Das größte Problem am i4 ist aber seine Lieferzeit. Bereits kurz nach Auslieferungsbeginn lag die Wartezeit auf ein neues Fahrzeug bei zehn Monaten. Inzwischen hat electrive.net aus Händlerkreisen erfahren, dass ein heute bestellter i4 erst 2024 ausgeliefert wird.

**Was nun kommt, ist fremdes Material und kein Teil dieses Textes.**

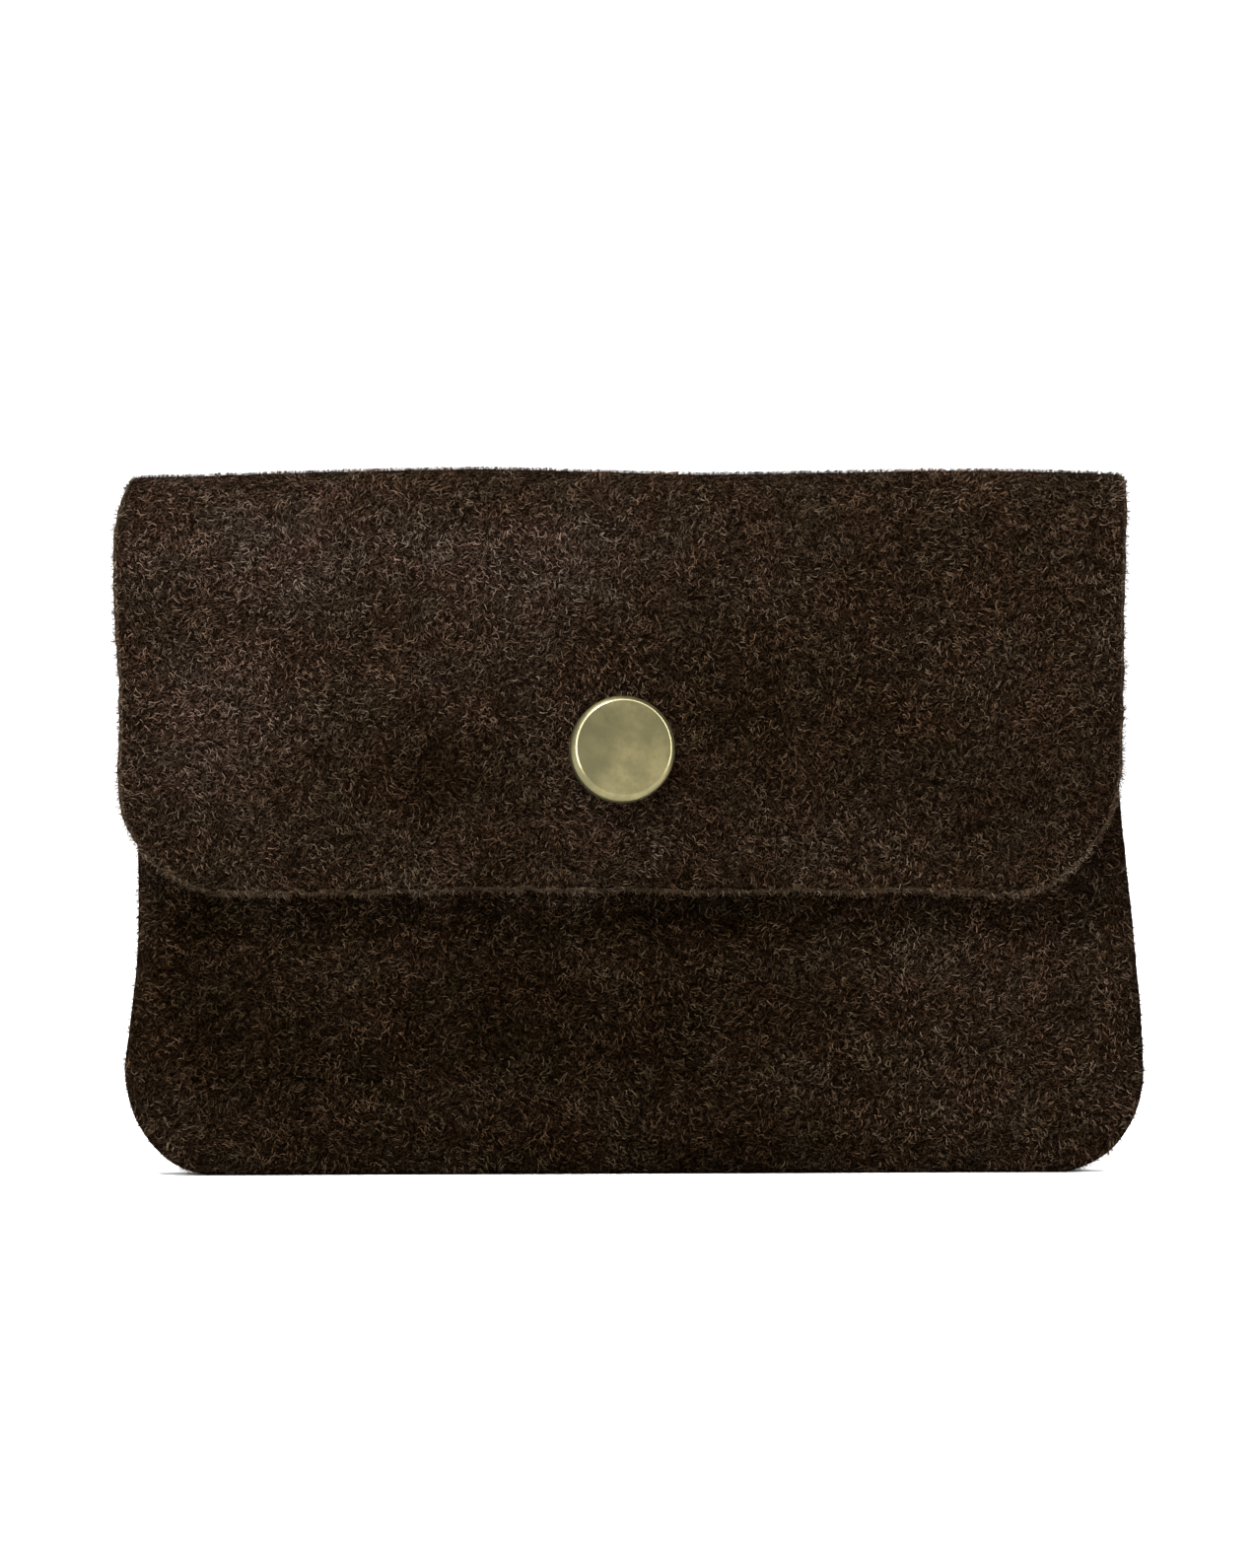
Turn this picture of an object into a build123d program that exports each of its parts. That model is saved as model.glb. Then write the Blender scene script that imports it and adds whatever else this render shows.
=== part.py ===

Daher machen wir bei den Preisen die Rechnung mit dem Umweltbonus für den eigentlich förderfähigen i4 eDrive 40 gar nicht auf – falls wie geplant ab 2023 auf den Bruttofahrzeugpreis als Bemessungsgrundlage umgestellt wird, wäre unser Testwagen mit seinen 74.630 Euro etwa nicht mehr förderfähig.
Fazit
Der Antrieb des i4 ist top, mit der fünften Generation der E-Antriebe ist BMW ein guter Wurf gelungen. Auch die Ladeleistung (und die inzwischen schon getätigten Verbesserungen der Ladekurve bei den neueren Modellen i7 und iX1) sowie die lade-optimierte Routenplanung samt Vorkonditionierung zeigen, dass BMW verstanden hat, welche Eigenschaften bei Elektroautos wichtig sind. Die Karosserie (ganz abgesehen vom polarisierenden Design mit der riesigen Doppel-Niere) wird bei der Entscheidung pro oder contra i4 eine wichtige Rolle spielen. Wer etwa von einem BMW-Verbrenner umstiegt, fühlt sich schnell zu Hause in dem weitgehend bekannten Cockpit und wird vermutlich auch die „klassischen“ Proportionen mit den langen Überhängen mögen. Wer aber in einem 4,78 Meter langen Auto Wert auf ein luftiges Raumgefühl, ein modernes Interieurkonzept und zusätzliche Staufächer unter dem Kofferraumboden und der Fronthaube legt, sollte zu einem anderen Modell greifen – guter E-Antrieb hin oder her.